The latest patent uncovered by diligent snoops might be one of the most outlandish, and the most dangerous, should Cupertino use it as an anti-competitive club. Ready for this? It's the ability to buy digital stuff online with credits. Somewhere (possibly on top of a big pile of money), Mark Pincus just got a shiver down his spine.
What's wrong with this patent picture?
The claim extends over any form of buying a "media item" in an online store using credits instead of real currency. That's all it is. The patent is so broad that it doesn't specifically explain how one might get the credits. "Whatever means" are good enough.
Apple was helpful enough to say that the credits might potentially come from codes on bottle caps. The patent was filed in May 2006, around the same time Coca-Cola (NYSE: KO ) rolled out My Coke Rewards … a way to get points from bottle caps that you can use to buy stuff online. Unfortunately, Apple thought to patent the idea first. Sorry, Coke.
Patent all the things
The biggest problem I see here is that Apple was clearly not first to come up with this idea. The notion of buying credits to exchange for goods, real or virtual, has a long history online. Games are particularly avid users of the credit payment model. Linden Labs sells "Linden Dollars," which are then converted into virtual items or property in Second Life, a game that has been running since 2003. Game-based virtual currency is certainly a model for using credits to get digital goods.
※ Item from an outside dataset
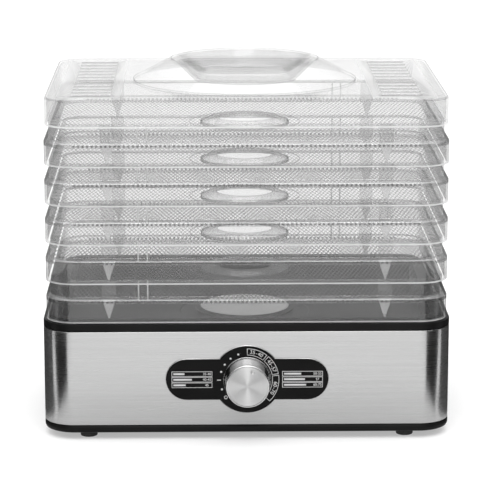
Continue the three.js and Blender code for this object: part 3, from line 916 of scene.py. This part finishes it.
def vent_slots(mesh, louvres, side):
    """One vent panel's frosted face with its slots, and the louvres that hang below them."""
    centre_y = LID[3]
    half_x, half_y = VENT_PANEL_HALF
    corners = rounded_rectangle(half_x * MM, half_y * MM, 3 * MM, 3)
    panel = [(x + side * VENT_PANEL_X * MM, y) for x, y in corners]
    panel = ring(mesh, panel, LID_TOP, centre_y)
    half_x, half_y = SLOT_HALF
    slots = []
    for i in range(SLOT_COUNT):
        middle = (i - (SLOT_COUNT - 1) / 2) * SLOT_PITCH * MM
        slot = rounded_rectangle(half_x * MM, half_y * MM, 1.0 * MM, 3)
        slot = [(x + side * SLOT_X * MM, y + middle) for x, y in slot]
        slots.append(ring(mesh, slot, LID_TOP, centre_y))
        top = ring(louvres, slot, LID_TOP - (LID_SHEET + 0.05) * MM, centre_y)
        skin(louvres, ring(louvres, slot, LID_TOP - LOUVRE_DEPTH * MM, centre_y), top)
    fill_between(mesh, [panel, *slots], LID_FROSTED)
    return panel


def make_lid():
    """Skirt, roof, dome and pockets as one skin, which is then given its wall thickness."""
    mesh, louvres = bmesh.new(), bmesh.new()
    centre_y = LID[3]
    height = (LID_TOP - lid_low.z) / MM
    profile = [(0, 0), (0, 1), (0, height - 0.9), (0.9, height)]
    # the lid's bottom edge wears the painted-highlight look
    looks = {0: LID_LIT_EDGE, 1: LID_SKIRT}
    rings = swept(mesh, LID, profile, 14, lid_low.z, closed=False, looks=looks)
    base = ring(mesh, circle(DOME_FOOT * MM, DOME_SIDES), LID_TOP, centre_y)
    panels = [vent_slots(mesh, louvres, side) for side in (-1, 1)]
    fill_between(mesh, [rings[-1], base, *panels])
    rim = ring(mesh, circle(DOME_RIM * MM, DOME_SIDES), DOME_TOP, centre_y)
    skin(mesh, base, rim)
    mouths = []
    for side in (-1, 1):
        mouth = pocket_ring(mesh, side, *POCKET_MOUTH, DOME_TOP)
        floor = pocket_ring(mesh, side, *POCKET_FLOOR, LID_TOP + POCKET_RISE * MM)
        # the pocket walls wear the painted-shade look
        skin(mesh, mouth, floor, LID_SHADED_POCKET)
        mesh.faces.new(floor)
        mouths.append(mouth)
    fill_between(mesh, [rim, *mouths])
    piece = to_object("lid_shell", mesh, LID_LOOKS, 30)
    # the rounded strips wear the darker rim look, which is painted shade
    soften(piece, 0.8, 3, 20, LID_SHADED_RIM)
    thicken(piece, LID_SHEET)
    piece.modifiers["wall"].material_offset_rim = 1
    attach(piece, "lid", "lid_plastic", "lid_box", "lid_dome", "lid_grip")
    piece = to_object("lid_louvres", louvres, ["lid_plastic"], 30)
    attach(piece, "lid", "lid_plastic")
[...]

A number of freemium game publishers use the credit model, notably Zynga (Nasdaq: ZNGA ) and Glu Mobile (Nasdaq: GLUU ) . Gluu's been making games since 2001, and Zynga's a billion-dollar business built entirely on the premise that people would rather spend money than wait an hour to hatch a virtual chicken. Both use credits for in-game purchases. Zynga's credits, routed through Facebook, are so popular that the game company provides 12% of Facebook's revenue. Would either be infringing on Apple's brilliant idea?
Patently Foolish final thoughts
This just strikes me as a head-smackingly ridiculous patent that no technologically savvy official should have accepted. There are mounds of prior examples of credit payment systems, undermining any claim that this might be original intellectual property. I'm not the only one who thinks Apple's patent warfare is bordering on the absurd. But the problem is that the patent system itself allows such absurdities to continue.